The Players consistently has the deepest field in golf. Data Golf found that the average skill level of the field at The Players is higher than any of the four majors, particularly in the bottom 25% of the draw. The Masters lets in club champions and past winners who haven’t been competitive in years. The Players? You have to earn your way in through current performance.
The course matters too. Pete Dye’s Stadium Course at TPC Sawgrass isn’t some old-money country club with a pedigree. It was specifically designed to favor no particular style of play. In 50 years, only one player (Tiger Woods in 2013) has successfully defended the title. Chamblee calls it the hardest major to win. The stats back him up.
Then there’s the island green 17th. More drama per square foot than any hole in golf. Tiger’s “better than most” putt. Sergio’s meltdown. Every year, that hole produces moments that live forever on highlight reels.
The purse is massive. The winner gets a five-year Tour exemption. Nearly every top-ranked player shows up. If you’re measuring by field strength, difficulty, and prestige, The Players checks every box.
Except one. The label.
The Rickie Problem (And What It Means For Legacy)
Let’s run a thought experiment. Tomorrow morning, the golf world wakes up and collectively decides: The Players Championship is now the fifth major. Retroactively. Every past winner now has “major champion” on their resume.
Rickie Fowler, who won in 2015 with one of the most clutch finishes in tournament history, is suddenly a major winner. The guy who’s spent his career as “best player never to win a major” gets the weight of that label lifted overnight.
Does that change how we see his career? Does it feel earned? Or does it feel like we’re moving the goalposts?
What about Tiger Woods? He’s won The Players three times. Do those suddenly count toward his major total? Does 15 become 18? If so, does that cheapen his actual majors? Or does it not matter because he’s GOAT?
The truth is, legacy in golf is absurdly fragile. Phil Mickelson is remembered differently because he never won a US Open. If he had, same career, same wins, totally different narrative. Sergio Garcia wandered in the wilderness as “the best never to win a major” until he finally grabbed a green jacket at 37. One win changed everything.
Adding a fifth major would rewrite a bunch of those stories. Some guys would benefit. Some would lose the thing that made them interesting. And the players with 15-18 majors? Their accomplishments would suddenly need context and footnotes.
But, honestly, who cares? As an avid fan, and hacker, I for one do not.
The International Angle
Here’s something Americans conveniently forget: the rest of the world might not care.
The Players is a very Florida tournament held in March on a course that, while challenging, doesn’t have the same soul as St Andrews or Royal Troon. And, would Rory McIlroy or Jon Rahm or Viktor Hovland value a Players win the same way they value lifting the Claret Jug? Probably not.

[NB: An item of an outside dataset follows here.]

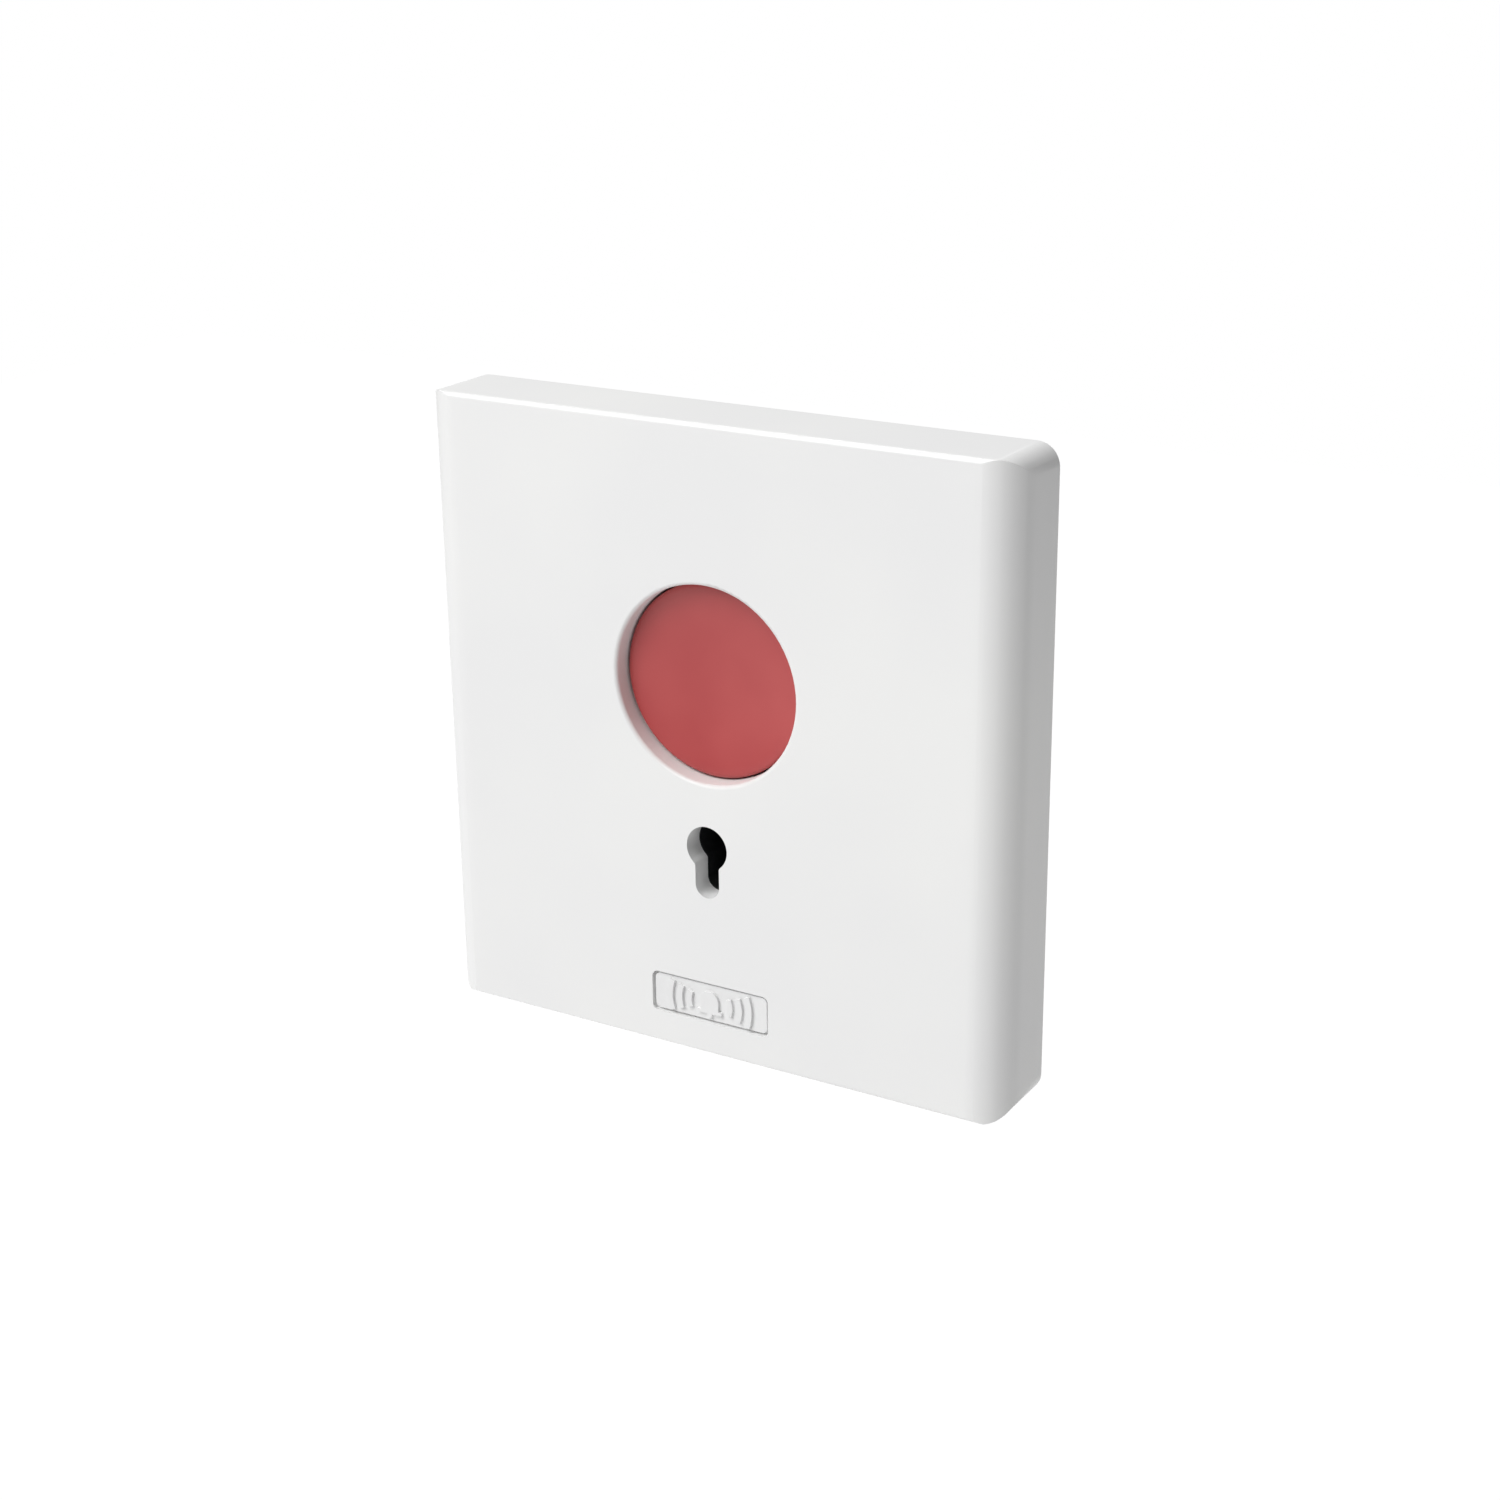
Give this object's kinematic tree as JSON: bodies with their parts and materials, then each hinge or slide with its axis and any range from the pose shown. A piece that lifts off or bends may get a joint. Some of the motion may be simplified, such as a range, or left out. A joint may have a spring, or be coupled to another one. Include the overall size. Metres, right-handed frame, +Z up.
{
  "type": "manual call point",
  "caption": "Square wall-mounted emergency call point with a recessed red push button, key-operated reset and a change-over contact with screw terminals behind it.",
  "frame": {"origin": "centre of the wall frame's back face, midway between the two wall-screw slots, on the wall plane", "axes": "+X to the right seen from the front, +Y into the wall, +Z up; the front face looks towards -Y"},
  "size_m": [0.086, 0.0325, 0.086],
  "materials": {
    "white_abs": "fine satin moulded",
    "emblem_white": "satin moulded",
    "frame_abs": "moulded",
    "red_abs": "satin moulded",
    "black_pom": "moulded",
    "black_abs": "fine textured moulded",
    "spring_steel": "drawn wire",
    "latch_steel": "stamped, nickel plated",
    "zinc_screw": "zinc plated",
    "strip_brass": "stamped",
    "leaf_bronze": "rolled spring bronze",
    "contact_silver": "silver contact",
    "clamp_steel": "nickel plated",
    "terminal_brass": "machined"
  },
  "bodies": {
    "chassis": {"front_cover": "white_abs", "emblem_plate": "emblem_white", "mounting_frame": "frame_abs", "mechanism_housing": "black_abs", "housing_screws": "zinc_screw", "rear_cover": "black_abs", "rear_cover_screws": "zinc_screw", "button_spring": "spring_steel", "latch_spring": "spring_steel", "common_strip": "strip_brass", "normally_closed_strip": "strip_brass", "normally_open_strip": "strip_brass", "normally_closed_contact": "contact_silver", "normally_open_contact": "contact_silver", "terminal_clamps": "clamp_steel", "terminal_screws": "terminal_brass"},
    "button": {"button_cap": "red_abs", "button_plunger": "black_pom", "plunger_clip": "spring_steel"},
    "rotor": {"key_rotor": "black_pom"},
    "latch": {"latch_plate": "latch_steel"},
    "moving_contact": {"contact_leaf": "leaf_bronze", "leaf_contact": "contact_silver"}
  },
  "joints": [
    {"name": "button_press", "type": "slide", "parent": "chassis", "child": "button", "axis": [0, 1, 0], "range_m": [0, 0.0032], "stiffness_N_per_m": 400, "springref_m": -0.004, "deforming": ["button_spring"]},
    {"name": "key_turn", "type": "hinge", "parent": "chassis", "child": "rotor", "pos_m": [0, 0, -0.0132], "axis": [0, 1, 0], "range_deg": [0, 40]},
    {"name": "latch_slide", "type": "slide", "parent": "chassis", "child": "latch", "axis": [0, 0, -1], "range_m": [0, 0.00252], "stiffness_N_per_m": 300, "springref_m": -0.001, "deforming": ["latch_spring"]},
    {"name": "contact_swing", "type": "hinge", "parent": "chassis", "child": "moving_contact", "pos_m": [-0.0038, 0.0123, 0.022], "axis": [0, 1, 0], "range_deg": [0, 4.64]}
  ],
  "couplings": [
    {"joint": "key_turn", "follows": "latch_slide", "rad_per_m": 277},
    {"joint": "contact_swing", "follows": "button_press", "rad_per_m": 25.24}
  ]
}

Geography matters when you’re talking about legacy. The majors rotate. They move. They represent different traditions and styles of play. The Players is locked into one American venue forever. That’s not inherently bad, but it does limit its global mystique. Counter-point: The Masters at Augusta National.
The Truth About Tradition
Here’s what makes this whole debate fascinating: majors are whatever we collectively decide they are. They weren’t sacred 100 years ago. They evolved. The PGA Championship used to be match play. The Masters didn’t exist. Arnold Palmer essentially invented the modern Grand Slam concept as a marketing tool.
So maybe The Players is already functionally a major. Maybe it just needs another 50 years before people stop questioning it. Or maybe the label is the only thing that actually matters, and without it, The Players will always be stuck in this weird limbo.
Either way, Brandel kicked the hornet’s nest on purpose. Phil clapped back with the confidence of someone who’s actually won the thing. And the rest of us get to argue about what “counts” in a sport where the rules were made up by a handful of people who just decided this is how it works.
Golf is weird about tradition… until it isn’t. The LIV money suddenly made everyone rethink everything. Player equity became a thing. The Tour restructured. Guys started jumping back and forth. Maybe one day we look back and realize The Players became a major the same way the Masters did. Not because someone declared it. But because we all just started treating it that way.